# Ruth - please, please advise me on this...



## Lou Lou (Feb 22, 2005)

Ruth,

we stopped trying and it has been 3 months (just a bit of a hiatus) b4 we go back to our private clinic.  Dh does ultrasound and scanned me yesterday - am on day 7 today.  we saw 3 follicles on my left and 1 small one o the right.  1 of the right follies was quite big (didn't get measurement), dh believes it might be a residual from last cycle.  My question is what if this happens every cycle - what does that mean - I've had this before and am not sure what to think.  also last summer, I had 1 incident of high FSH (1.  

Please tell me if I have anything to worry about.

Lou lou


----------



## Lou Lou (Feb 22, 2005)

Ruth or someone who has experienced this before - please help.......very worried!  

thanks


----------



## alessandra (Jun 1, 2004)

Hy Lou, 2 months ago I had a residual follicle from my previous cycle (just after a missed pg  ) I was doing an IUI in Argentina and didn't want to miss that cycle, as usually. Dr. then took the old follicle away in 10 minutes, with local anesthetics. 30 minutes later I was having a nice cup of coffe with dh, nothing to worry about, no pain. I did the IUI cycle (unsuccesful but not for the old follie). Dr. explained to me that those things happens and that it is not important and you don't have to think that it'll happen in other cycles. Is just bad luck...The other option he gave me was to wait for the follie to go away naturally in the next cycle. Of course I prefer to take it away asap. 
Good luck!
aless


----------



## Lou Lou (Feb 22, 2005)

Oh THANK YOU ALLESSANDRA!  I feel much better now.

Have been so worried that maybe my hormones are going out of whack!

I am just wondering though if this happens again and again - what does this all mean?

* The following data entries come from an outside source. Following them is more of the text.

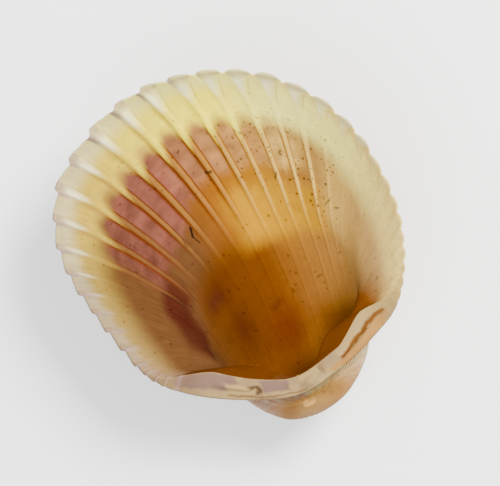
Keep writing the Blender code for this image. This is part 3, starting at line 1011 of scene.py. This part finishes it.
def edge_and_plate(w, at, colour):
    """The outer side of the edge darkened as painted shade, the shadowed shelf under the plate, and
    the plate.
    """
    plate, across = w.attribute("plate"), w.attribute("across")
    beside = w.times(w.add("ShaderNodeSeparateXYZ", {0: at.spot}).outputs["X"], 1.0 / MM)
    ragged_beside = w.shifted(w.shifted(beside, at.slow, 5.0), at.fine, 2.5)
    ragged_across = w.shifted(w.shifted(across, at.slow, 0.3), at.fine, 0.25)
    bone = w.mix(w.step(at.slow, -0.12, 0.16), BONE, OLD_BONE)
    for tone, beside_span, across_span, strength in PLATE_STAINS_AND_SHADE:
        mask = patch(w, ragged_beside, ragged_across, beside_span, across_span, PLATE_BLURS)
        bone = w.coated(bone, (mask, strength, tone))
    # The outer part of the edge is made up to 28 percent darker, as painted shade.
    colour = w.shaded(colour, w.shifted(1.0, w.step(across, 1.0, 0.7), -0.28))
    shelf = w.times(w.step(plate, 0.35, 0.8), w.between(at.turn, *SHELF_TURNS))
    return w.coated(colour, (shelf, 0.9, DARK_UMBER), (plate, w.step(at.turn, 2.0, 0.4), bone))


def hollow_material():
    """The hollow, the edge and the hinge plate.

    Colours follow the rib phase round the margin and the turn back from it: a cream rim, a
    lemon band, mauve bars between pale ridges, gold, and deep umber past a wavering border.
    """
    material, shader, w = start_material("shell_hollow", 0.0)
    at = hollow_places(w)
    past_band, beyond_band = band_end(w, at)
    colour = bars_and_ridges(w, at, past_band, middle_and_depth(w, at))
    colour = w.mix(beyond_band, rim_and_band(w, at), colour)
    colour = edge_and_plate(w, at, sand_and_marks(w, at, colour))
    w.feed(shader.inputs["Base Color"], colour)

    threads = w.effect(GROWTH_THREADS, Rib=at.rib, Turn=at.turn, Threads=1.2)["Height"]
    add_bump(w, shader, 0.5, HOLLOW_BUMP, w.shifted(w.times(threads, 0.5), at.streak, 0.8))
    w.feed(shader.inputs["Roughness"], w.shifted(0.52, at.slow, 0.25))
    return material


def outside_material():
    """The ribbed outside: cream ribs with fine cross threads, grooves with a stain, and one flank
    of each rib darkened as painted shade.

    Colours change round the shell from yellow on the right to pink and grey on the left. The
    margin is greyer, growth bands cross the ribs, and the beak is worn and golden.
    """
    material, shader, w = start_material("shell_outside", 0.15)
    spot = w.add("ShaderNodeTexCoord").outputs["Object"]
    rib, turn = w.attribute("rib"), w.attribute("turn")
    noise = w.effect(SHELL_NOISE, Vector=spot, Slow_Scale=150.0, Fine_Scale=900.0)
    slow, fine = noise["Slow"], noise["Fine"]

    bands = w.noise(w.place(w.times(rib, 0.10), w.times(turn, 0.20)), 1.0, 4.0, 0.65)
    margin = w.step(w.shifted(turn, slow, 10.0), 17.0, 1.0)
    crest = w.coated(w.tones(rib, CREST_TONES),
                     (w.step(bands, 0.46, 0.62), 0.7, w.tones(rib, WORN_TONES)),
                     (margin, 0.6, w.tones(rib, MARGIN_TONES)))

    part = w.maths("FRACT", w.shifted(rib, fine, 0.04))
    from_groove = w.maths("MINIMUM", part, w.less(1.0, part))
    # One flank of each rib, tinted with the groove's colours as painted shade.
    shadow_side = w.between(part, (0.0, 0.10), (0.42, 0.12))
    groove = w.step(w.shifted(from_groove, slow, 0.06), 0.20, 0.07)
    stain_and_shadow_side = w.maths("MAXIMUM", groove, w.times(shadow_side, 0.55))
    fade = w.times(w.step(turn, 0.0, 5.0), w.shifted(0.86, slow, 0.8))
    golden = w.step(w.shifted(turn, slow, 40.0), 70.0, 120.0)
    worn = w.step(w.shifted(turn, slow, 60.0), 135.0, 175.0)
    colour = w.coated(crest, (stain_and_shadow_side, fade, w.tones(rib, GROOVE_TONES)), (golden, 0.85, GOLD),
                      (worn, 0.45, TAN))

    beads = w.maths("SINE", w.shifted(w.times(turn, BEADS_PER_DEGREE * math.tau), slow, 9.0))
    beads = w.times(beads, w.step(from_groove, 0.10, 0.24))
    colour = w.shaded(colour, w.shifted(1.0, beads, 0.05))
    specks = w.effect(SAND_SPECKS, Vector=spot, Cells=950.0, Share=0.16)["Mask"]
    colour = w.coated(colour, (specks, w.shifted(0.08, groove, 0.7), DRAB))
    colour = w.shaded(colour, w.shifted(1.0, fine, 0.24))
    w.feed(shader.inputs["Base Color"], colour)

    threads = w.effect(GROWTH_THREADS, Rib=rib, Turn=turn, Threads=2.6)["Height"]
    height = w.shifted(w.shifted(w.times(beads, 0.42), threads, 0.8), fine, 0.5)
    add_bump(w, shader, 0.8, OUTSIDE_BUMP, height)
    w.feed(shader.inputs["Roughness"], w.shifted(0.58, slow, 0.25))
    return material


def new_object(name, data):
    """An object in the scene, with its data."""
    thing = bpy.data.objects.new(name, data)
    bpy.context.scene.collection.objects.link(thing)
    return thing


rows, values = valve_grid()
valve_mesh = skin_mesh("cockle_valve", rows, values)
valve = new_object("cockle_valve", valve_mesh)
valve_mesh.materials.append(outside_material())
valve_mesh.materials.append(hollow_material())
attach(valve, "root")
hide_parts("valve")

# Camera: azimuth, elevation and roll of the photo's view of the valve, before both are tilted.
VIEW_AZIMUTH = 93.25
VIEW_ELEVATION = 75.44
VIEW_ROLL = -118.97
VIEW_DISTANCE = 0.410
LENS = 194.0

# Lamps: name, direction by the view's right, up and back, distance, size, power, colour.
LAMPS = [
    ("key_lamp", (0.38, 0.45, 1.0), 0.5, 0.16, 8.5, (1.0, 0.985, 0.96)),
    ("fill_lamp", (-0.4, -0.7, 0.8), 0.6, 0.5, 3.0, (0.96, 0.98, 1.0)),
]
ROOM_COLOUR = (0.95, 0.97, 1.0, 1.0)
ROOM_STRENGTH = 1.6
FLOOR_REACH = 2.0


def view_axes():
    """Right, up and back of the camera: level axes, rolled about back and tilted as the valve."""
    a, e, r = (math.radians(v) for v in (VIEW_AZIMUTH, VIEW_ELEVATION, VIEW_ROLL))
    back = Vector((math.sin(a) * math.cos(e), -math.cos(a) * math.cos(e), math.sin(e)))
    level = Vector((math.cos(a), math.sin(a), 0.0))
    rise = back.cross(level)
    right = math.cos(r) * level + math.sin(r) * rise
    up = -math.sin(r) * level + math.cos(r) * rise
    return REST_TILT @ right, REST_TILT @ up, REST_TILT @ back


def place_camera(target, right, up, back):
    camera = new_object("camera", bpy.data.cameras.new("camera"))
    camera.data.lens = LENS
    camera.data.clip_start = 0.01
    turn = Matrix((right, up, back)).transposed()
    camera.matrix_world = Matrix.Translation(target + back * VIEW_DISTANCE) @ turn.to_4x4()
    bpy.context.scene.camera = camera


def soft_light(name, target, direction, distance, size, power, colour):
    """Square area lamp at target + distance x direction, facing the target."""
    lamp = bpy.data.lights.new(name, "AREA")
    lamp.size = size
    lamp.energy = power
    lamp.color = colour
    holder = new_object(name, lamp)
    direction = direction.normalized()
    holder.location = target + direction * distance
    holder.rotation_mode = "QUATERNION"
    holder.rotation_quaternion = direction.to_track_quat("Z", "Y")


low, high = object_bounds()
middle = (low + high) / 2
right, up, back = view_axes()
place_camera(middle, right, up, back)
for name, (beside, above, before), distance, size, power, colour in LAMPS:
    direction = right * beside + up * above + back * before
    soft_light(name, middle, direction, distance, size, power, colour)

floor_mesh = bpy.data.meshes.new("floor")
corners = [(FLOOR_REACH * x, FLOOR_REACH * y, 0.0) for x, y in ((-1, -1), (1, -1), (1, 1), (-1, 1))]
floor_mesh.from_pydata(corners, [], [(0, 1, 2, 3)])
floor = new_object("floor", floor_mesh)
floor_mesh.materials.append(floor_material())

world = bpy.data.worlds.new("pale_room")
world.use_nodes = True
background = world.node_tree.nodes["Background"].inputs
background["Color"].default_value = ROOM_COLOUR
background["Strength"].default_value = ROOM_STRENGTH
bpy.context.scene.world = world
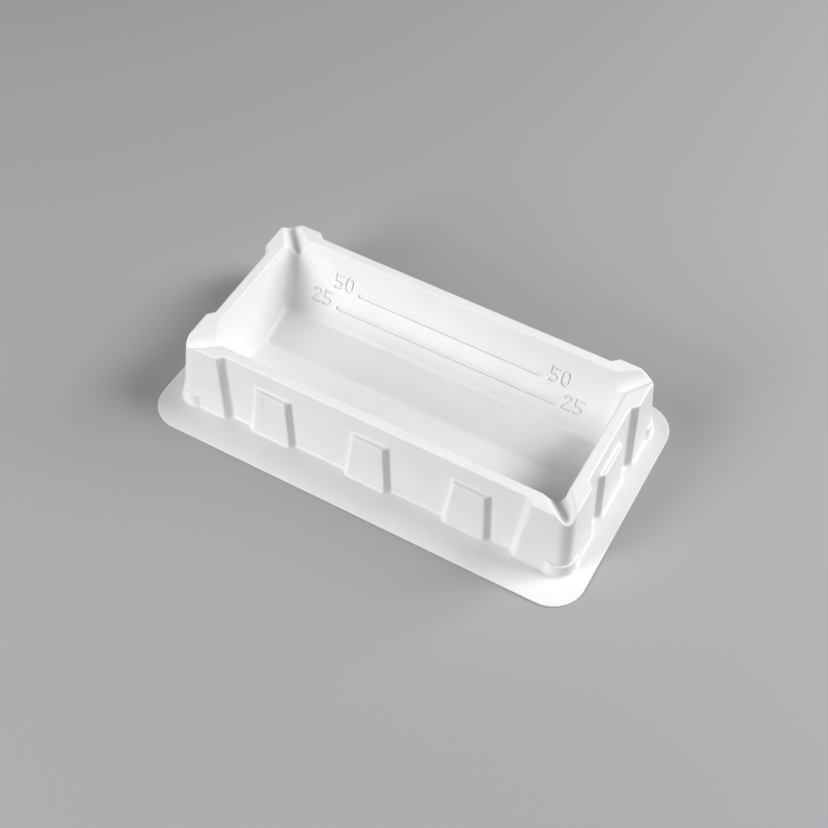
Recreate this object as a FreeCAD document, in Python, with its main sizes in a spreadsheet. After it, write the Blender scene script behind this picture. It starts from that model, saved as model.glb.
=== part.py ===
"""A formed reagent reservoir: one thin white sheet, shaped as a V-bottomed trough with a rim,
outer walls, four corner blocks with pour spouts, and a flat flange to stand on.

The sheet is modelled as a mould maker sees it. A solid called the skin has every face that shows from
above. A second solid, the hollow, has the same shape moved inwards by the sheet's thickness. The tray
is the skin with the hollow cut away from below. Lengths are in millimetres and angles in degrees.
"""
import FreeCAD, Part
import os

import Sketcher

# Driving sizes. Everything else follows from them.
SIZES = {
    # the sheet, and the trough's mouth at the rim
    "sheet": 0.55,
    "tall": 25.5,
    "mouth_length": 116.2,
    "mouth_width": 49.2,
    # level rim between the mouth and the outer walls, and the lean of those walls
    "rim_end": 3.45,
    "rim_side": 3.05,
    "wall_draft": 5.0,
    # flange, measured out from the rim
    "flange_end": 9.95,
    "flange_front": 14.65,
    "flange_back": 10.05,
    "flange_corner": 10.2,
    # corner blocks: how far their top reaches along each wall from the corner
    "block_long": 12.1,
    "block_short": 13.2,
    "block_proud": 1.95,
    "block_corner": 3.8,
    # pads on the walls, the plain wall between a pad and a block at the foot, and how far a pad's plan
    # goes into its wall
    "pad_width": 12.7,
    "pad_tall": 18.6,
    "pad_proud": 1.65,
    "pad_gap": 6.42,
    "end_pad_gap": 3.22,
    "pad_buried": 3.0,
    # feet at the corners, round in plan
    "foot_radius": 5.0,
    "foot_tall": 5.2,
    "foot_proud": 0.7,
    "foot_round": 0.4,
    # trough
    "side_lean": 27.2,
    "end_lean": 5.7,
    "floor_slope": 13.5,
    "floor_clearance": 0.25,
    "over_mouth": 1.0,
    # pour spouts: depth below the rim at the trough's corner and at the lip
    "spout_depth": 4.0,
    "spout_lip": 2.2,
    "spout_floor": 1.6,
    "spout_side": 56.0,
    "spout_inside": 6.0,
    "spout_reach": 17.0,
    # graduation marks, pressed into the back wall of the trough
    "mark_depth": 0.25,
    "mark_width": 1.2,
    "full_level": 16.1,
    "full_margin": 26.1,
    "half_level": 9.96,
    "half_margin": 19.8,
    "digit_tall": 5.1,
    "digit_width": 3.0,
    "digit_gap": 0.75,
    "digit_stroke": 0.75,
    "digit_clear": 2.0,
    "digit_drop": 0.6,
    # roundings: the rim's edges, then the upright edges of blocks and pads, then the rest
    "rim_round": 0.5,
    "edge_round": 0.8,
    "block_root": 1.5,
    "pad_top_round": 0.35,
    "pad_root": 0.8,
    "flange_root": 1.0,
    "trough_round": 2.9,
    "spout_round": 1.3,
}

# Sizes that follow, each a formula on the cells before it.
DERIVED = {
    "rim_length": "mouth_length + 2 * rim_end",
    "rim_width": "mouth_width + 2 * rim_side",
    "end_edge": "rim_length / 2 + flange_end",
    "front_edge": "rim_width / 2 + flange_front",
    "back_edge": "rim_width / 2 + flange_back",
    "foot_out": "tall * tan(wall_draft)",
    "pad_pitch": "rim_length / 2 - block_long - foot_out - pad_gap - pad_proud - pad_width / 2",
    "end_pad_width": "rim_width - 2 * (block_short + foot_out + end_pad_gap + pad_proud)",
    "full_length": "mouth_length - 2 * full_margin",
    "half_length": "mouth_length - 2 * half_margin",
}

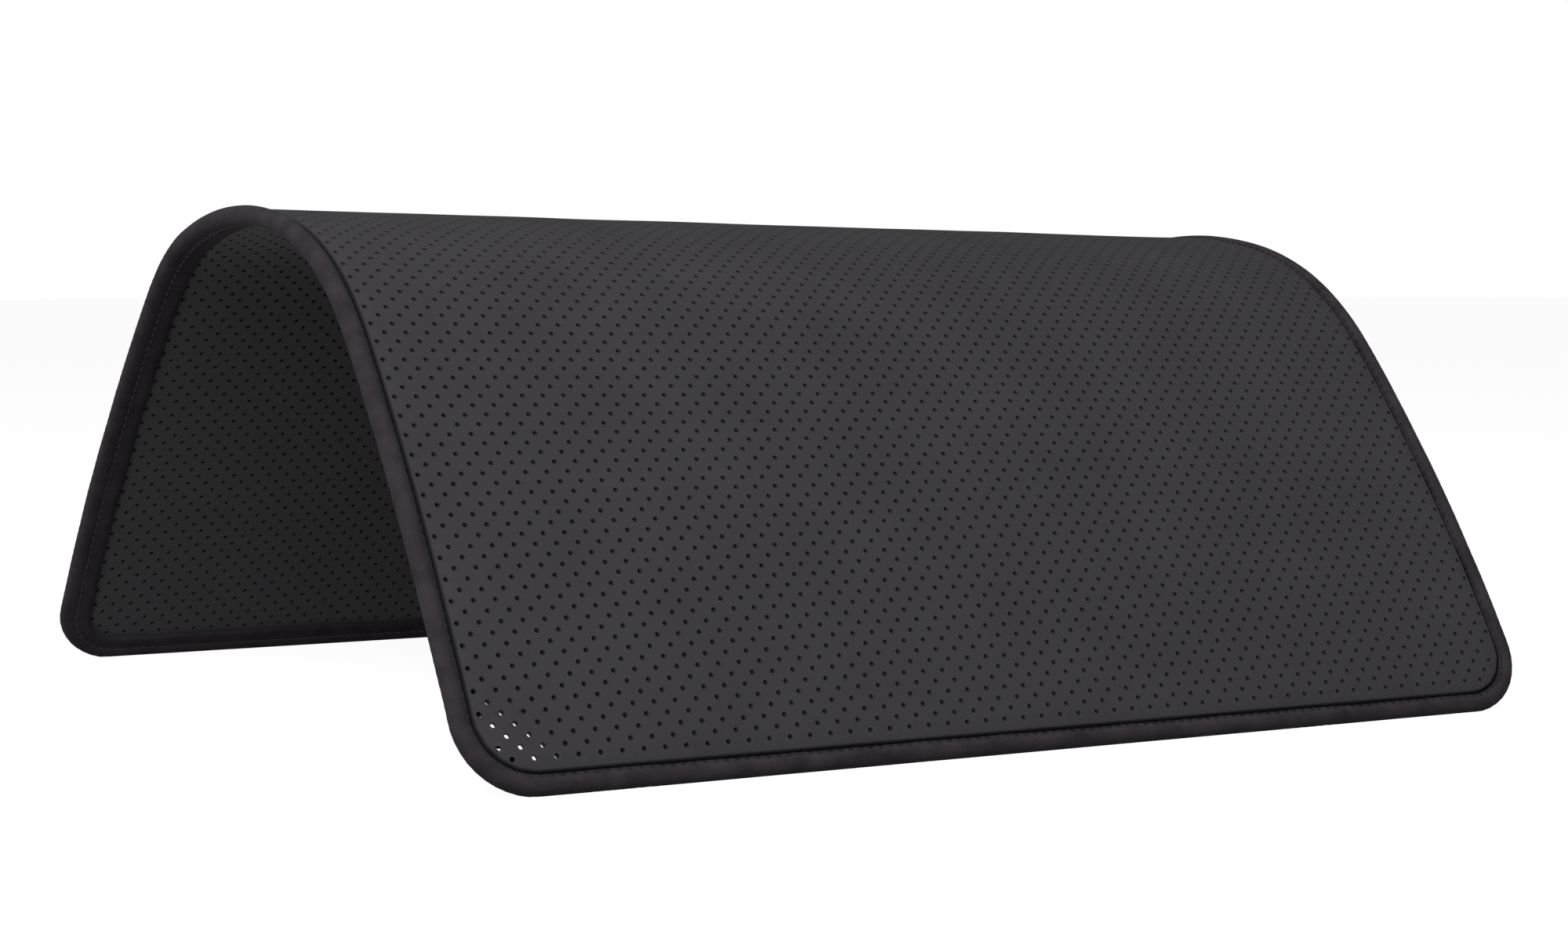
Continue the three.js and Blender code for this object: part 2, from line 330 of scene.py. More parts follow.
# %% Colour and material helpers
def linear(hex_colour):
    """An sRGB hex colour as linear red, green, blue and alpha."""
    values = [int(hex_colour[place:place + 2], 16) / 255 for place in (1, 3, 5)]
    return tuple(v / 12.92 if v <= 0.04045 else ((v + 0.055) / 1.055) ** 2.4 for v in values) + (1.0,)


def new_material(name, roughness, **constants):
    """A material with a Principled shader, whose constant values are set on its own sockets."""
    material = bpy.data.materials.new(name)
    material.use_nodes = True
    shader = material.node_tree.nodes["Principled BSDF"]
    shader.inputs["Roughness"].default_value = roughness
    for socket, value in constants.items():
        shader.inputs[socket.replace("_", " ")].default_value = value
    return material, material.node_tree, shader


def per_mm(size):
    """The scale at which a noise or a wave repeats about once in size."""
    return 1 / size


# %% [markdown]
# ## Finish: sponge rubber
#
# The sheet is closed-cell sponge rubber, charcoal and matt, split from a thicker block by a blade.
# Up close its face has a fine grain of cut cells, about a third of a millimetre wide. At arm's
# length that grain only softens the light, and faint lighter and darker patches a few centimetres
# wide show instead. The inside of a punched hole is the same rubber, and is dark because so little
# light reaches it. In the narrow groove by the tape the colour is darkened to near black. That is
# painted shade, standing in for the shadow deep in the groove.

# %% Sponge rubber
CELL_GRAIN = 0.5 * MM
PATCHES = 45 * MM


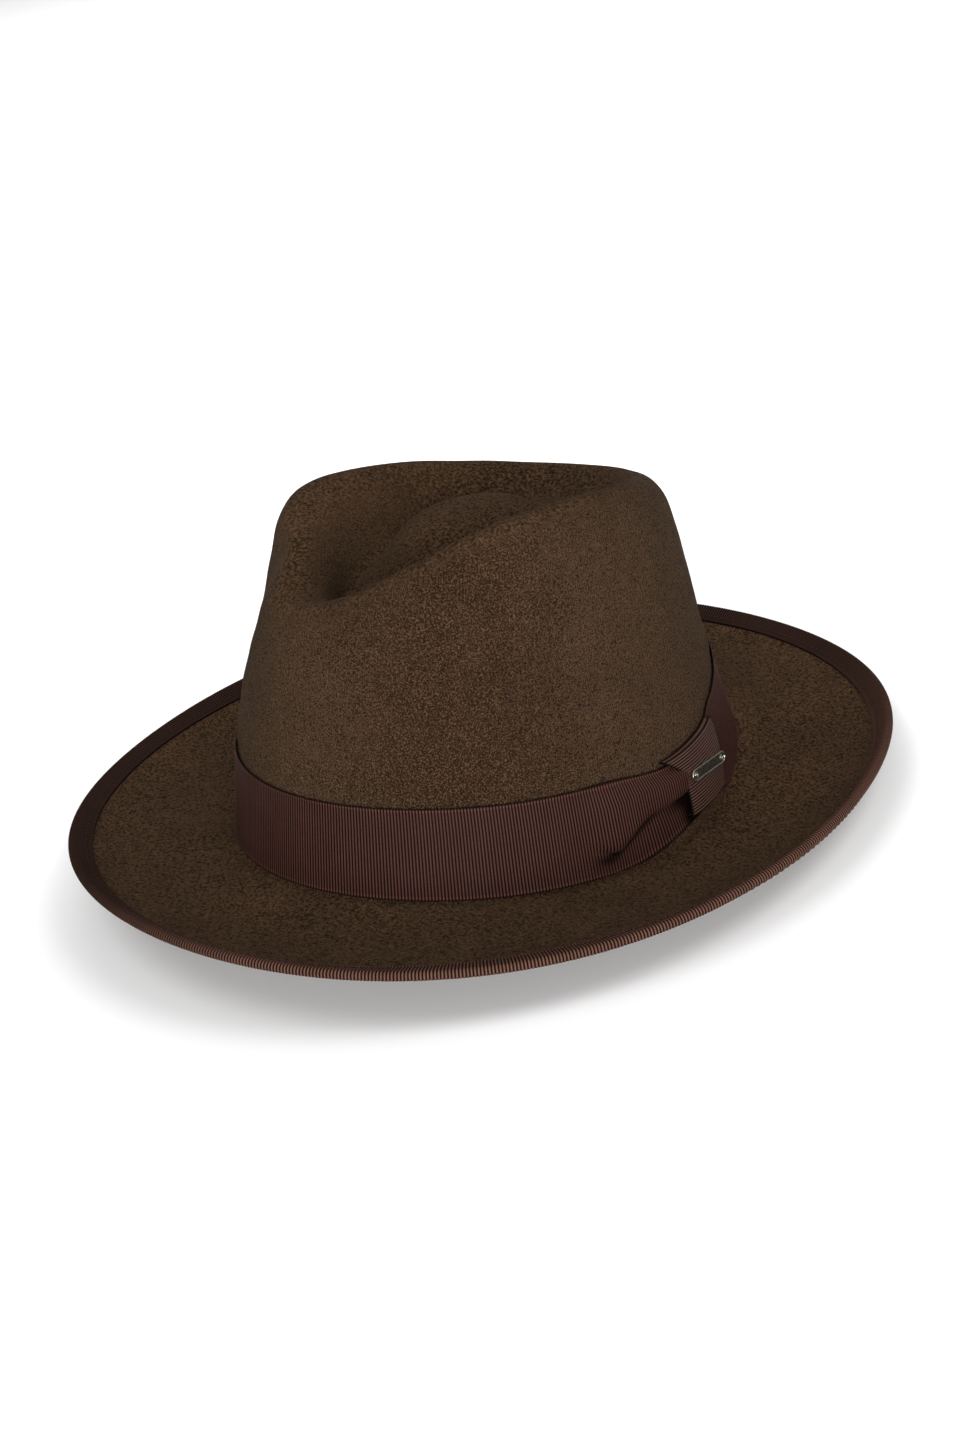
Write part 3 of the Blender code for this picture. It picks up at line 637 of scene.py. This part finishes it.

This is only the 2nd time I've seen this with me so am trying to prepare myself for future reference.

Thanks Alessandra


----------



## The Lion (Feb 19, 2005)

Hi there Lou
I have no medical background at all and don't want to get your hopes up, but when Dr scanned me before we started our icsi cycle there were 4 follicles on one side and 1 on the other.  She said this was an indication of ovarian fertility and used this, as well as my high response to drugs last time, to make a decision to reduce my drugs even though I was 5.5 yrs older.  I can't remember what day of cycle I was on, a couple of days before ovulation I think.


----------